2021年1月初,在北京。我陪建英住在海淀医院安宁疗护病房。
那是她人生的最后一站。
离世前两天,建英对我说:效中,放我离开吧。太痛苦了,我不想拖累你……
4
人生总是在失去。
失去名利,失去地位。
甚至失去亲人,失去生命,失去习以为常的幸福。
每个人都要失去。
在不同的时间,经历不一样失去的人生。
伊丽莎白·库伯勒·罗斯是探讨死亡和临终经验的权威。她在1969年就提出了临终的五个阶段———否认、愤怒、讨价还价、沮丧、接受。因为中风,她曾多次病危,亲身经历了死亡的悲伤。
她在和人合著的《当绿叶缓缓落下》这本书里提到了“预期性悲伤”,提到了失落、遗憾、眼泪、梦境、责怪、怨恨、孤立、幻想等悲伤的内在表现。
“即使最有自制力的人也无法免于预期性悲伤”。在亲人去世前,家人们就会经历这些阶段,尤其是病人们身体每况愈下,长期卧床,眼见病人的生命一点一点流逝时。
当生命真的逝去时,常常会留给我们无尽的失落和遗憾。
回想过去的时光,尤其是医治方案的选择,我也常常懊悔不已,总会有不尽的遗憾。
突然之间,感觉我和世界,横亘着一堵厚厚的,无法逾越的哀伤的墙。
永不止息的风雨,望不到尽头的沙漠,常常在孤独中迷失,只有不期而至的眼泪和哀伤,时时伴着悲伤孤岛中的自己,历经雨打风吹,周而复始……
这些感受,我都曾经历过。即便今天,它仍会突如其来。
更何况,人们有时还会经历家人因为财务分割暴露的人性之恶的痛苦伤害,而悲伤和创痛的伤口似乎永远无法愈合……
面对失去,面对死亡,有人变得欲壑难平,贪婪不已。有人则开始思考人生的价值,活着的意义。

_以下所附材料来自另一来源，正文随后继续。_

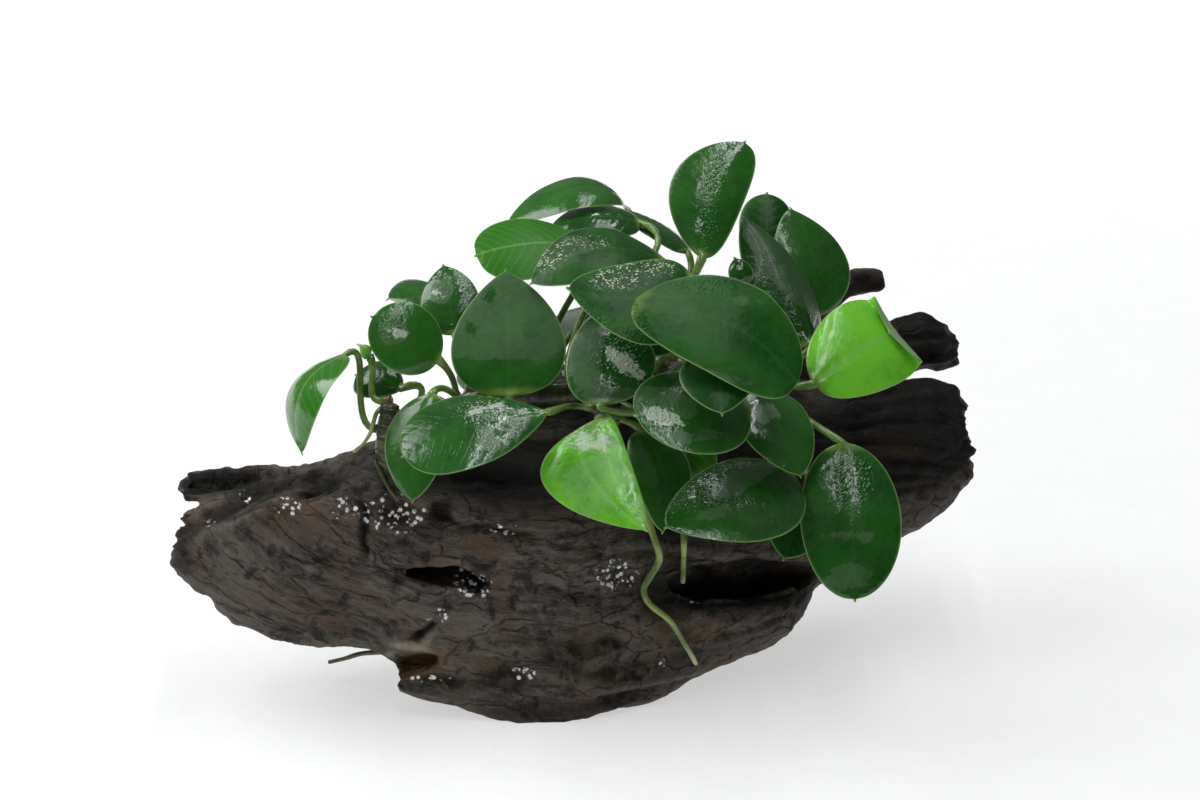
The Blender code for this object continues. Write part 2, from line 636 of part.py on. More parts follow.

某种程度上可以说,悲伤,也可以开启情感、精神、心理的治疗之旅。
因为,悲伤,可以让人的生命产生蜕变。
就像《悲伤的力量》一书所说,悲伤也有疗愈的力量。
悲伤,是因为对亲人不舍的爱。
因为爱,所以痛,才有悲伤。
悲伤,让人学会了爱。
只有爱,只有全然包容、接纳的爱,从神而来的永不止息的爱,才有治愈悲伤的力量。
回想我和建英一起走过的25年时光,我常常感恩她对我的包容和爱,她的正直、善良和勇气。
爱,是最黑暗最绝望的时刻,你遥遥望见的那烛微弱的光。
失去,是人生的常态。但悲伤,不是人生的终点。
因为,我们还有永恒的盼望。
在不远的将来,我们和亲人,还要天上见。